Draghi: « La risposta dell’Ue deve essere rapida»

E se Mattarella a Marsiglia aveva detto che è ora di agire perché l’ordine internazionale non è statico, ecco Draghi, ieri all’Europarlamento, rilanciare un rinnovato allarme, dalla tonalità piena, sul piano economico e geopolitico: la risposta della Ue deve essere rapida, perché il tempo non è dalla nostra parte. L’ex premier e titolare del Rapporto sulla competività ha riaffermato una questione sulla quale insiste da tempo, rivelatrice dell’inadeguatezza europea: la fine del mondo confortevole di ieri impone di chiederci se vogliamo difendere i nostri valori di sempre o andarcene (ma dove, si è chiesto), perché «possiamo aspettarci di essere lasciati soli a garantire la sicurezza in Ucraina e nella stessa Europa». Però anche stavolta non si parte bene: il vertice d’emergenza a Parigi di 7 Paesi su 27 (con l’Italia dubbiosa) per arginare i danni e riattivare una sicurezza continentale sostenibile ha riproposto un club diviso sull’idea di inviare truppe di deterrenza in Ucraina.

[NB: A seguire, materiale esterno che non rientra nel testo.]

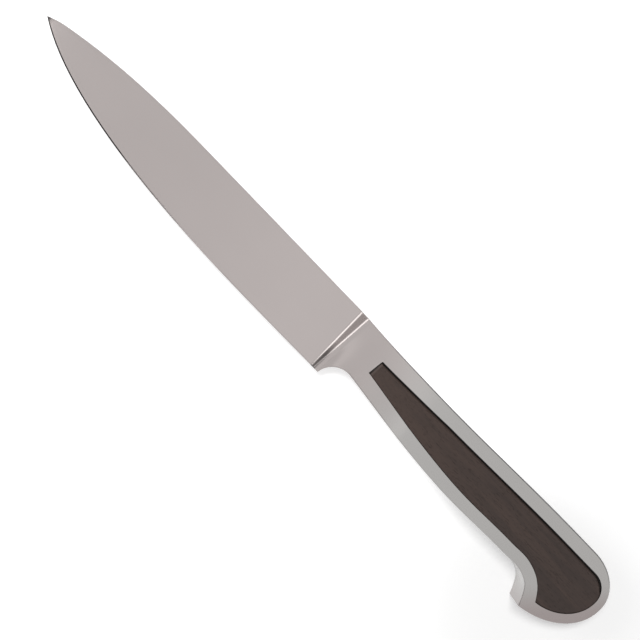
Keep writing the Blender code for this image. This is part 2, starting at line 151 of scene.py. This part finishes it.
# What a finish's colour is multiplied by, where it is darkest and where it is brightest
SATIN_TONES = (0.985, 1.015)
# The edges' tones wander at random as wear, and both lie below the steel's own colour as a painted
# dark reflection
WEAR_AND_SHADE_TONES = (0.84, 0.98)
# The cutting bevel's painted highlight, up to about twice the steel's own colour
BEVEL_HIGHLIGHT_TONES = (1.05, 2.1)
HONED_TONES = (0.7, 1.3)
GLUE_TONES = (0.8, 1.3)
PORE_TONE = 0.35
PORE_SHARE = 0.6

# How far the roughness of a finish wanders, what a pore adds to it, and the glue's from low to high
SATIN_SPREAD = 0.02
HONED_SPREAD = 0.06
SHEEN_SPREAD = 0.05
PORE_ROUGHNESS = 0.2
GLUE_ROUGHNESS = (0.4, 0.55)

# The sides of an inlay, told apart by the way they face: its walls, its shoulders, and where the
# gap along its back side begins and where it is fully open
WALL_NORMAL = 0.1
TURN = math.radians(22.5)
SHOULDER_NORMAL = (0.1, 0.75)
GAP_OPENS = 0.3
GAP_OPEN = 0.85

# The place of the butt on the floor, and how far from it painted light turns the floor from pale to
# white
BUTT_X = -0.112
BUTT_Y = 0.01
PAINTED_LIGHT_REACH = (0.015, 0.06)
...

L’incognita delle elezioni in Germania

Pesa soprattutto l’incognita delle elezioni di domenica in Germania, in crisi di nervi per il temuto successo dell’estrema destra, il cuore del continente che rappresenta un quarto della produzione dell’Ue e in recessione da due anni. Per concludere: in quel drammatico «fate qualcosa!» lanciato da Draghi c’è tutto il senso di un tempo perduto, di una colpevole inerzia e insieme l’urgenza di voltare pagina. Sempre che il tempo non lavori a vantaggio degli autocrati.